▸ **Short task**: Pick out and copy every line below that has the word "node".

▶

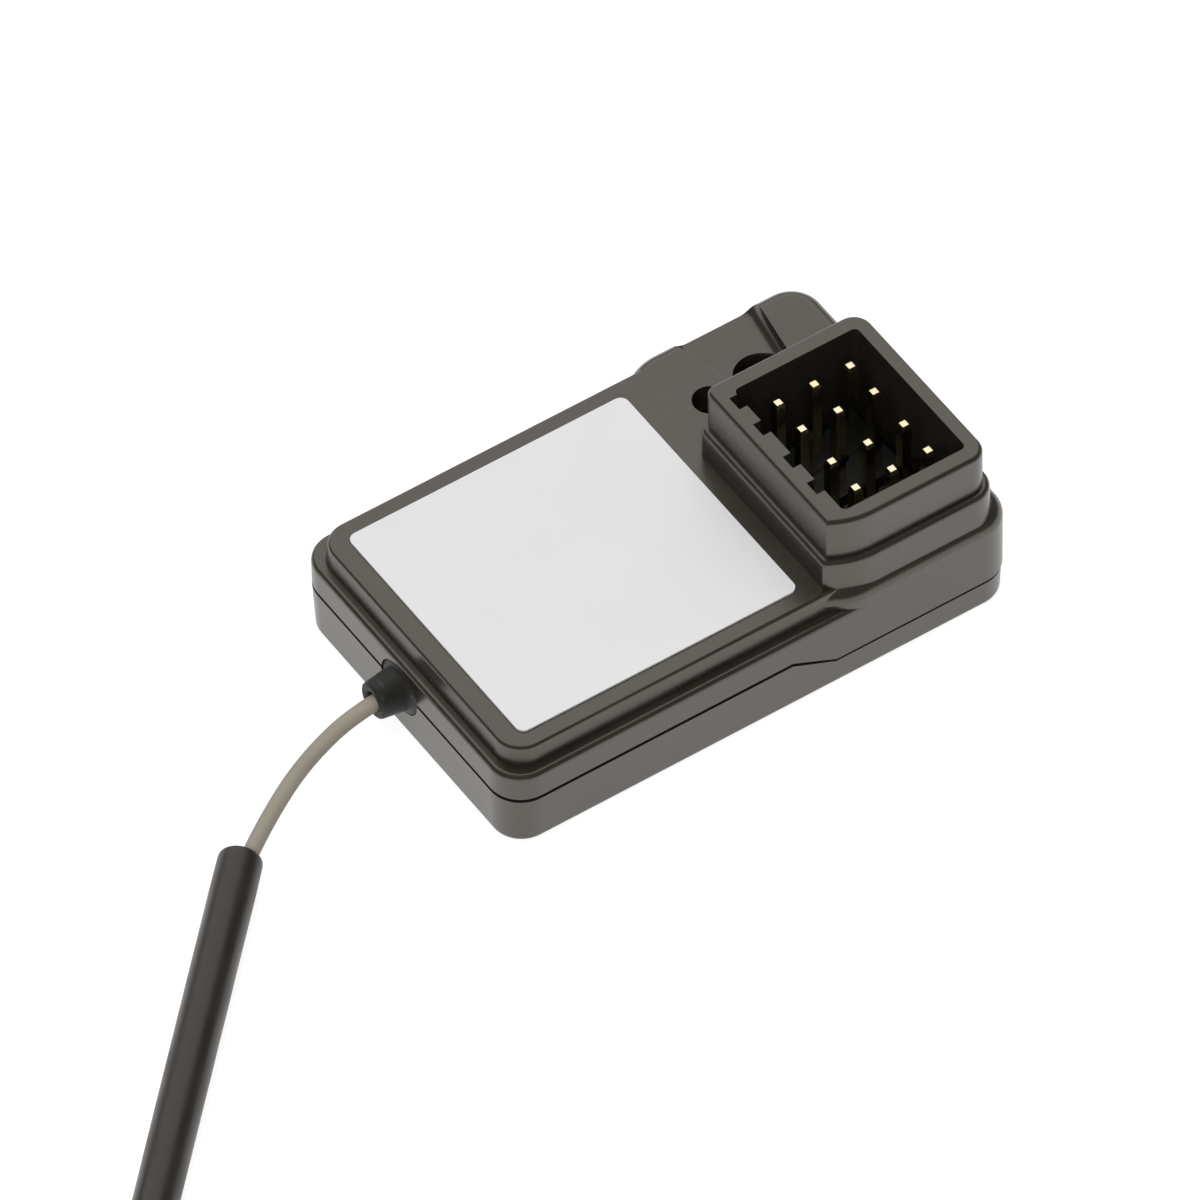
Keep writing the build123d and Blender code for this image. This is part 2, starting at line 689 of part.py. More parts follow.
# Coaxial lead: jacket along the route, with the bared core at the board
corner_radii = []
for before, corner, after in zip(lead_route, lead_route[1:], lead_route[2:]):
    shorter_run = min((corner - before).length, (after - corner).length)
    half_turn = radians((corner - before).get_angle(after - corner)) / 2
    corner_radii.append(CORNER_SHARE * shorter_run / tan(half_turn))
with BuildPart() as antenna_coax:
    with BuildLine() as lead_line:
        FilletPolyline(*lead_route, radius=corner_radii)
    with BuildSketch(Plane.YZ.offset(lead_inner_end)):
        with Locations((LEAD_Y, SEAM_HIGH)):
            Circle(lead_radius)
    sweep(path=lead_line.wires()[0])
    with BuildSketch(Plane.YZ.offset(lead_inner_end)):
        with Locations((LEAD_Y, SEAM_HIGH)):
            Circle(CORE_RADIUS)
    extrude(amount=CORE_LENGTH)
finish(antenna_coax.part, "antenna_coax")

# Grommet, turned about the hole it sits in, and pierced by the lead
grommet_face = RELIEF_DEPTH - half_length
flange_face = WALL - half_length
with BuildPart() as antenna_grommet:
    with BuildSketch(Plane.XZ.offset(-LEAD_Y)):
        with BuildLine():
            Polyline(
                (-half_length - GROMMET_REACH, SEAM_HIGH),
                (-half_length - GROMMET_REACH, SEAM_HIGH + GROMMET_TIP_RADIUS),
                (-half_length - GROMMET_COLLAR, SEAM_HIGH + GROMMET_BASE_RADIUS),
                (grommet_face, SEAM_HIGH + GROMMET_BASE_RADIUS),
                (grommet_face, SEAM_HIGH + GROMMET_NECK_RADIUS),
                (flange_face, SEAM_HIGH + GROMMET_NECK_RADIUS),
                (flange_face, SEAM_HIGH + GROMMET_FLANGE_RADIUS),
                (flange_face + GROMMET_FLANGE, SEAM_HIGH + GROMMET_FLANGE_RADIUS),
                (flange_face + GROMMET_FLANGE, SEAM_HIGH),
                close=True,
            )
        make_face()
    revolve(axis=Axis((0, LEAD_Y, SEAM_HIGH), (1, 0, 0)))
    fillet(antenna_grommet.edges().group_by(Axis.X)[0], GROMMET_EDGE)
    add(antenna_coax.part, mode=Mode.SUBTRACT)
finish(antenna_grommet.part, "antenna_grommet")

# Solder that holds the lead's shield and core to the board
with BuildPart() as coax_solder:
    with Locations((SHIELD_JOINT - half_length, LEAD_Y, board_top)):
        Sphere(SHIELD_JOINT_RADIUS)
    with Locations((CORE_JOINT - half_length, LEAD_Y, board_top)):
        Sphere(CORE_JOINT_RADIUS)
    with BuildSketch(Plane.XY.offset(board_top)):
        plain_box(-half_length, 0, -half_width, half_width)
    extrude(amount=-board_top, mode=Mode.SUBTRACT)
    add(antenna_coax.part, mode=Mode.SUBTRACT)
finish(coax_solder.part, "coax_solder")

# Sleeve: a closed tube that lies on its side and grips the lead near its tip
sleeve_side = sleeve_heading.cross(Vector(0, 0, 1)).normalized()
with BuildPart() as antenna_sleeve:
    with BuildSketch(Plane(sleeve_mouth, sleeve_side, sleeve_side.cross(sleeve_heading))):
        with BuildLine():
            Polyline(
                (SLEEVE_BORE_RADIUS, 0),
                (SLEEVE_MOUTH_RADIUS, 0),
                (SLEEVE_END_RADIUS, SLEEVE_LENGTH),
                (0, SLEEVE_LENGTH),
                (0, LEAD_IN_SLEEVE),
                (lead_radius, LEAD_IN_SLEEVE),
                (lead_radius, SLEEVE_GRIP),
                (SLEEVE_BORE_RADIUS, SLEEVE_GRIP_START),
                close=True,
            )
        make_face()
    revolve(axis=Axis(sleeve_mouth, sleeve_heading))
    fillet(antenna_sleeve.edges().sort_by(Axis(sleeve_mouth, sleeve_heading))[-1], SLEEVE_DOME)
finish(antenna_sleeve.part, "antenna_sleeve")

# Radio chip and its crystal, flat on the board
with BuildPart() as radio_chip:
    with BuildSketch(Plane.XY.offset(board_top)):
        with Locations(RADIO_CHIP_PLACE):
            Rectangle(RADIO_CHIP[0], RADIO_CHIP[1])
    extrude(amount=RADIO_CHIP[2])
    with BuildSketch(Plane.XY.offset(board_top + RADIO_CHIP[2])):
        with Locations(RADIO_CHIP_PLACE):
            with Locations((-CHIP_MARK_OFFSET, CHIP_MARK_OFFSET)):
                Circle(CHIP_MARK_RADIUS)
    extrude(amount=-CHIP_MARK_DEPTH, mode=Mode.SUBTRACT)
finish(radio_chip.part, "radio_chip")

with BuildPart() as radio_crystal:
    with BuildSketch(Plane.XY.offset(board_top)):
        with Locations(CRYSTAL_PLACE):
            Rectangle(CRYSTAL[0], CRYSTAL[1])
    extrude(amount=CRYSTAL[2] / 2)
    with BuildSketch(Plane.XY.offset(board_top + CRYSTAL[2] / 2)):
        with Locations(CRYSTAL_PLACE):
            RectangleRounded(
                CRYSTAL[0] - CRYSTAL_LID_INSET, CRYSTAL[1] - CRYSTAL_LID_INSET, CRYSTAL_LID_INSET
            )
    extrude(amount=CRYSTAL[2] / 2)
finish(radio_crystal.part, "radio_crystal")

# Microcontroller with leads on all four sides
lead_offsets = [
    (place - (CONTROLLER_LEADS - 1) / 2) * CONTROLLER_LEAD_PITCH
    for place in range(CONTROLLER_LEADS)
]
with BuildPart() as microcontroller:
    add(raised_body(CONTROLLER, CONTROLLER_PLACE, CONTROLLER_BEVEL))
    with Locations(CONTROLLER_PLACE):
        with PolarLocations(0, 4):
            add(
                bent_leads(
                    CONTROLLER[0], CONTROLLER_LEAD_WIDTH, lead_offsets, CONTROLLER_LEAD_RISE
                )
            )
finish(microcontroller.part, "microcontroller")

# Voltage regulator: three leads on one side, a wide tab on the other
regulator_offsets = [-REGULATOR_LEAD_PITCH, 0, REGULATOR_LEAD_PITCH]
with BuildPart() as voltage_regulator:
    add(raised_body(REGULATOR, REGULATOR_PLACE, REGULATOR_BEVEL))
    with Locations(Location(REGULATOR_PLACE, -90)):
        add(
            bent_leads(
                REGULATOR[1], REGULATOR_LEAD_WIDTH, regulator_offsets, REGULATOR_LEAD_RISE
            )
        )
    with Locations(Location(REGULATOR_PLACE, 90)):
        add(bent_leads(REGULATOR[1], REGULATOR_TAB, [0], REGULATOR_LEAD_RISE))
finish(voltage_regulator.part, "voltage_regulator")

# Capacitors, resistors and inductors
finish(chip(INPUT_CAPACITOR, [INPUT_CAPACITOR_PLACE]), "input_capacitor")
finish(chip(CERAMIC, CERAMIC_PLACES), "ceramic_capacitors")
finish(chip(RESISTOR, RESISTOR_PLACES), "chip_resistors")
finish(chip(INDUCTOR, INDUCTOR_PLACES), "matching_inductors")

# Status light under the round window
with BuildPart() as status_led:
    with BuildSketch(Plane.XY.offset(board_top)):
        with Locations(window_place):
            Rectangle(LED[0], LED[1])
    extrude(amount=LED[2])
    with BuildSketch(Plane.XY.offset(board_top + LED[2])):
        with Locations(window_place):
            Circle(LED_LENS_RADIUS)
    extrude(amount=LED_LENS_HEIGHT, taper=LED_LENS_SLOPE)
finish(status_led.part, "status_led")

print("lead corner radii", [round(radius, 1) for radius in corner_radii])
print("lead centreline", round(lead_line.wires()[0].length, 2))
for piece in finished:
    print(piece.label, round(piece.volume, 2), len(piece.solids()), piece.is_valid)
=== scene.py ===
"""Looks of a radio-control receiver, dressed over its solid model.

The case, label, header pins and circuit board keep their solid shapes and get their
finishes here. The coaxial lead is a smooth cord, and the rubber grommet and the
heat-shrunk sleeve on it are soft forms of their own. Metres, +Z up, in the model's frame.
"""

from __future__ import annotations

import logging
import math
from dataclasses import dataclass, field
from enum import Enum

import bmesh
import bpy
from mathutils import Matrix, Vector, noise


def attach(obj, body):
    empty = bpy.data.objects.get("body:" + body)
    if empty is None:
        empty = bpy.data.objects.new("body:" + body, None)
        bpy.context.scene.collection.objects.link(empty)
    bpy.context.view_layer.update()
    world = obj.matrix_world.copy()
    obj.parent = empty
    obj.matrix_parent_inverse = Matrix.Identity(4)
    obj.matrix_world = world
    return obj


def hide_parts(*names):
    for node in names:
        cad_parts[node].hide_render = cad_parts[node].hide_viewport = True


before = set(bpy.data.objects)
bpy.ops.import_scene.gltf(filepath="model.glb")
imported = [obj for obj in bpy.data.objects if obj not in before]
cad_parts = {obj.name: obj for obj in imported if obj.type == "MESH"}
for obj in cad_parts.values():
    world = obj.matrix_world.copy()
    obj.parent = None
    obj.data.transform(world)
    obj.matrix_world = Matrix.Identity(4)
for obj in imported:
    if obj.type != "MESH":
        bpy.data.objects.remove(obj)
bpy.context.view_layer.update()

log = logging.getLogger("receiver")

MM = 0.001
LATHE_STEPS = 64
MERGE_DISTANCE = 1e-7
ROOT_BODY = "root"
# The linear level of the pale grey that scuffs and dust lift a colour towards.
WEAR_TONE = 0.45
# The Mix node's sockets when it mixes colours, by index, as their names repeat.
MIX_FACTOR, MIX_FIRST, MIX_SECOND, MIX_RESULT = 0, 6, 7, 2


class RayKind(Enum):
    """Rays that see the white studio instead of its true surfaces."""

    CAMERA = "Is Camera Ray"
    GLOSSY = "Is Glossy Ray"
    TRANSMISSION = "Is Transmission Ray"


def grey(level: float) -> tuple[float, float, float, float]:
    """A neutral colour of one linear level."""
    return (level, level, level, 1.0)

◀

▸ **Output below**:
    for node in names:
        cad_parts[node].hide_render = cad_parts[node].hide_viewport = True
# The Mix node's sockets when it mixes colours, by index, as their names repeat.